▶ Given request
Begin with the line that contains "The build123d and" and continue down through the line that contains "DISC_WEAR = 0.2"; reproduce those lines exactly and only those.

** start Extracted data **

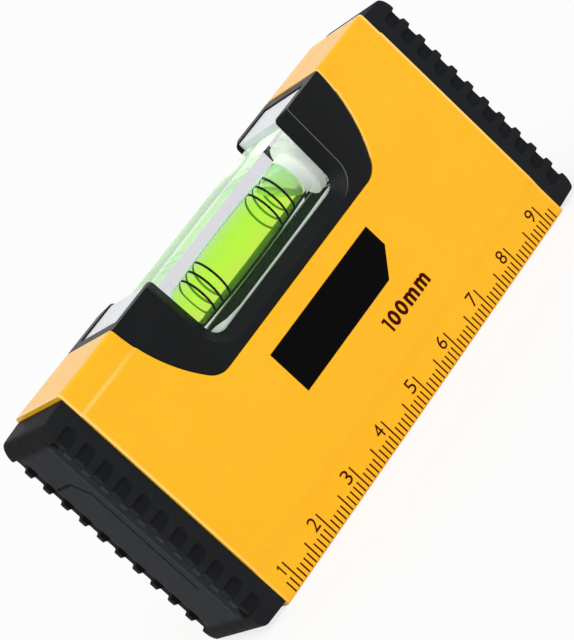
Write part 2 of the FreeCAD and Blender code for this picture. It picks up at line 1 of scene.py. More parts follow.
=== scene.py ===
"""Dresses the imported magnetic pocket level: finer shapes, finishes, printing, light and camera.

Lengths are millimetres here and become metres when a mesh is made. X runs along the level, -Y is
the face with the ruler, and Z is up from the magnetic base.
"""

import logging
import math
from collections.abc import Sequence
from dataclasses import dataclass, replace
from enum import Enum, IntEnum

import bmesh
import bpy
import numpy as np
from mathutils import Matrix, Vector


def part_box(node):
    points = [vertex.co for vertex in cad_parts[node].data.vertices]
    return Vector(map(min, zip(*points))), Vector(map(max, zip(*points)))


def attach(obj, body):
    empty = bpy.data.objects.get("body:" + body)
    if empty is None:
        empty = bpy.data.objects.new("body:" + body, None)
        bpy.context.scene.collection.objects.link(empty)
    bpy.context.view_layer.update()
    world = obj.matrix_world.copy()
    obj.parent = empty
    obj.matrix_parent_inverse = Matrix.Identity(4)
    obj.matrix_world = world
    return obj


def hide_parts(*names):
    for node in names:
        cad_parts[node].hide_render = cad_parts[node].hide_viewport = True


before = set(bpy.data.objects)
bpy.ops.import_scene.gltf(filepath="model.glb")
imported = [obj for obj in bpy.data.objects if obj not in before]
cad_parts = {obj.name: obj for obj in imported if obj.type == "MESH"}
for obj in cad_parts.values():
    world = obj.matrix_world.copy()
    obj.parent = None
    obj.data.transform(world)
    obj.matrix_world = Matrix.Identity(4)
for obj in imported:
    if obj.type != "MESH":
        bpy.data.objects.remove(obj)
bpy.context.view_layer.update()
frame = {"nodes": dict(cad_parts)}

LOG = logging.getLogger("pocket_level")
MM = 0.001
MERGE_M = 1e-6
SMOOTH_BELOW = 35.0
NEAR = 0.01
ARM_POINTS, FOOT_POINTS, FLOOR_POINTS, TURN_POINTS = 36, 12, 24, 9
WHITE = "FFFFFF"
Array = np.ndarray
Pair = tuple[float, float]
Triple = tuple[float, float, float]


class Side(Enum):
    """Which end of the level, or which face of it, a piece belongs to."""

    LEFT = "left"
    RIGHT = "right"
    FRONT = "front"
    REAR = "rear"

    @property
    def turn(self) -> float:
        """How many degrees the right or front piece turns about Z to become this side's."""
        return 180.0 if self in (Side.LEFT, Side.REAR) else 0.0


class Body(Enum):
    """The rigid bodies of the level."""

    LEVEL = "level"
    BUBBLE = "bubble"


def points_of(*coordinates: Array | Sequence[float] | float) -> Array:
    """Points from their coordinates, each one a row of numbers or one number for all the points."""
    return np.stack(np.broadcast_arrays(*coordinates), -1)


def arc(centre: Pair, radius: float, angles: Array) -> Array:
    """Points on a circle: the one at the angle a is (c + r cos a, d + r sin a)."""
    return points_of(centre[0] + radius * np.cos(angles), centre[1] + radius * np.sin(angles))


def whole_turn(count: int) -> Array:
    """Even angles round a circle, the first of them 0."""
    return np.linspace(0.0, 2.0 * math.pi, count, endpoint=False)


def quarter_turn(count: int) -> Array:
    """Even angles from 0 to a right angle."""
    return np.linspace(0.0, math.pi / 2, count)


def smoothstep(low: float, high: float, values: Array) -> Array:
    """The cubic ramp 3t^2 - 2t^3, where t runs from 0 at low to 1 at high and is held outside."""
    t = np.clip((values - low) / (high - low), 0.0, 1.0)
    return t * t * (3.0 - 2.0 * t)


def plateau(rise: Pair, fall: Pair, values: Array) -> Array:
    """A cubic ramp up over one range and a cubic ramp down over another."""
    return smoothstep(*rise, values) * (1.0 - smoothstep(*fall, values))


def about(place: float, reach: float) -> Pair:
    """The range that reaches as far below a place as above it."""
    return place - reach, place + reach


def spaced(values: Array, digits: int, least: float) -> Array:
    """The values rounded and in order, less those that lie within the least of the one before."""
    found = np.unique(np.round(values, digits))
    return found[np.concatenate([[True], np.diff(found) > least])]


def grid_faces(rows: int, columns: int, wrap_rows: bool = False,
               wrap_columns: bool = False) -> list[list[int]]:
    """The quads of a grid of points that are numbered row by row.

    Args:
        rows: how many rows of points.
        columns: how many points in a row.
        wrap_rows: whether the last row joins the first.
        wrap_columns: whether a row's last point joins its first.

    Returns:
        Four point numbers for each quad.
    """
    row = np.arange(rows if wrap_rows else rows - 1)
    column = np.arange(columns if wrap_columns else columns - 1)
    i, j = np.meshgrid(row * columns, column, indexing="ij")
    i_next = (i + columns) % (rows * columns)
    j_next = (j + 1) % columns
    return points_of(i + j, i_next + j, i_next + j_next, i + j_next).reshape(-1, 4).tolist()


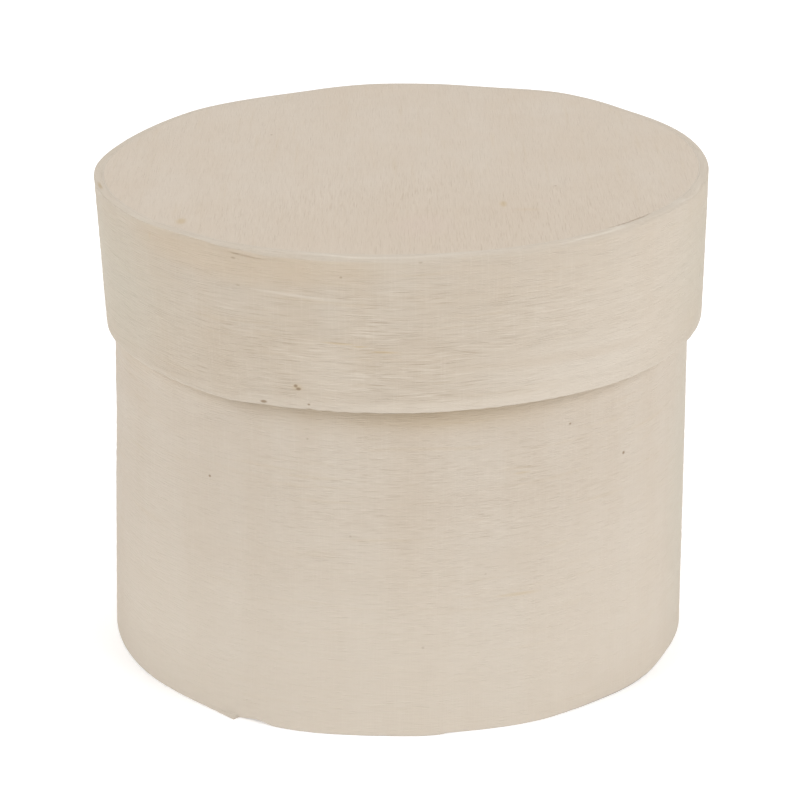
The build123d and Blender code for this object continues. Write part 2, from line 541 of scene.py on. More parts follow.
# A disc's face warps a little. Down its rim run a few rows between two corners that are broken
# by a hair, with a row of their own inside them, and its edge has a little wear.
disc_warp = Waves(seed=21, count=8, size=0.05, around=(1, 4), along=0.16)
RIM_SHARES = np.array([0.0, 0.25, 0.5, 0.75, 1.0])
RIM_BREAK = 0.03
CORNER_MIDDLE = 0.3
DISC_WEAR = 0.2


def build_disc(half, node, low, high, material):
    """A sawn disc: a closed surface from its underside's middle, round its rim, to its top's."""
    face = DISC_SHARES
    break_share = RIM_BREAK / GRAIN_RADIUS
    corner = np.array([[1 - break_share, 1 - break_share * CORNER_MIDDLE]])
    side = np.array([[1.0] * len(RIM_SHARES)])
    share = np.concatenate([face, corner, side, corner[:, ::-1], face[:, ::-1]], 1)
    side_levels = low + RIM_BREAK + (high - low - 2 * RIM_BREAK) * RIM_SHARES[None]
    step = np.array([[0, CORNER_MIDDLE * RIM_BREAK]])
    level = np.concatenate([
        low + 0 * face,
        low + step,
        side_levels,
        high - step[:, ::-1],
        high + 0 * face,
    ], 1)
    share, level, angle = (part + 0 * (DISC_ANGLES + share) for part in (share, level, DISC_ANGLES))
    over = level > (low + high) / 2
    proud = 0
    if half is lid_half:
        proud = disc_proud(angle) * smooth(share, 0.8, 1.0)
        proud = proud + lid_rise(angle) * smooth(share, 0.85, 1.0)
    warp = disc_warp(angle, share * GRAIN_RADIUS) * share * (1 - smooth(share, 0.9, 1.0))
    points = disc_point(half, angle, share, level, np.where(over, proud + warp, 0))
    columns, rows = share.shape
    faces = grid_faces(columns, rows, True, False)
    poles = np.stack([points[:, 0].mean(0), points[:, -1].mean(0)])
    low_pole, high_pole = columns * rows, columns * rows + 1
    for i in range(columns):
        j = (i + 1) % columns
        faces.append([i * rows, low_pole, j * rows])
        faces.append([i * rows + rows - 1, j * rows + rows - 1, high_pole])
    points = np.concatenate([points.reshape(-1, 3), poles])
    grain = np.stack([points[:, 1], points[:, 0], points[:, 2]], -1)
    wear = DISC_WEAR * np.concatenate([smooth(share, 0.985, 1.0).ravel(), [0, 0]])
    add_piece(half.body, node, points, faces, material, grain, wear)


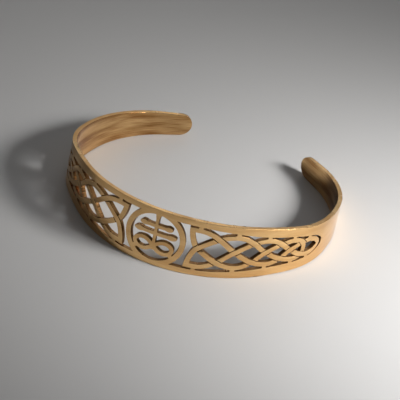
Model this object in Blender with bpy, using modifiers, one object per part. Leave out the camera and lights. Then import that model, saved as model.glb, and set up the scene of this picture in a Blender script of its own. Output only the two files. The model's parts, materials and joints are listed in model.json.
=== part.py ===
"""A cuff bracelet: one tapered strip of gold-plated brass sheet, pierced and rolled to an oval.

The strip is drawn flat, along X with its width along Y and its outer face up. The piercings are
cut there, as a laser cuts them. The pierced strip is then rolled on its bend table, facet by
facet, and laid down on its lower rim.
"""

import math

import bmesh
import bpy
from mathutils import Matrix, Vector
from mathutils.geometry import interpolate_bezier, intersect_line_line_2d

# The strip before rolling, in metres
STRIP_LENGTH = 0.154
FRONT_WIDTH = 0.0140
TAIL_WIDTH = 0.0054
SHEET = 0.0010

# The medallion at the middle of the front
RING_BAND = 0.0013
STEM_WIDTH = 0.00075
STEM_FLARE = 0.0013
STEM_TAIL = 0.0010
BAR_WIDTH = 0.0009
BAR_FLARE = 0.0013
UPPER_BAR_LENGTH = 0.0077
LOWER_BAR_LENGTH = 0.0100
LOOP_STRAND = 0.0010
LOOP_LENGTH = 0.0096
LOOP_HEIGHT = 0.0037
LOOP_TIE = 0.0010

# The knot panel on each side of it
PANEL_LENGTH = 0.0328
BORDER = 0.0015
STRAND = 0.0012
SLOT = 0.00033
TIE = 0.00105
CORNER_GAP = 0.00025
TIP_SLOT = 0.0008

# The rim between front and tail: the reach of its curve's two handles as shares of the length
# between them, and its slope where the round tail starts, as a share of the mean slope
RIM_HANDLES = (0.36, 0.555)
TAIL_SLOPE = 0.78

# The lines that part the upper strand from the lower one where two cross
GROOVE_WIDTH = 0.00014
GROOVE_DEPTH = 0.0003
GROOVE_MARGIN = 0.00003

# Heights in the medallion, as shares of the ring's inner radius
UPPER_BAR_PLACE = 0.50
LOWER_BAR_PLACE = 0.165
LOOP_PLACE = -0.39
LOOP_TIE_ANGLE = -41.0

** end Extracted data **

▶ Result for this exercise
The build123d and Blender code for this object continues. Write part 2, from line 541 of scene.py on. More parts follow.
# A disc's face warps a little. Down its rim run a few rows between two corners that are broken
# by a hair, with a row of their own inside them, and its edge has a little wear.
disc_warp = Waves(seed=21, count=8, size=0.05, around=(1, 4), along=0.16)
RIM_SHARES = np.array([0.0, 0.25, 0.5, 0.75, 1.0])
RIM_BREAK = 0.03
CORNER_MIDDLE = 0.3
DISC_WEAR = 0.2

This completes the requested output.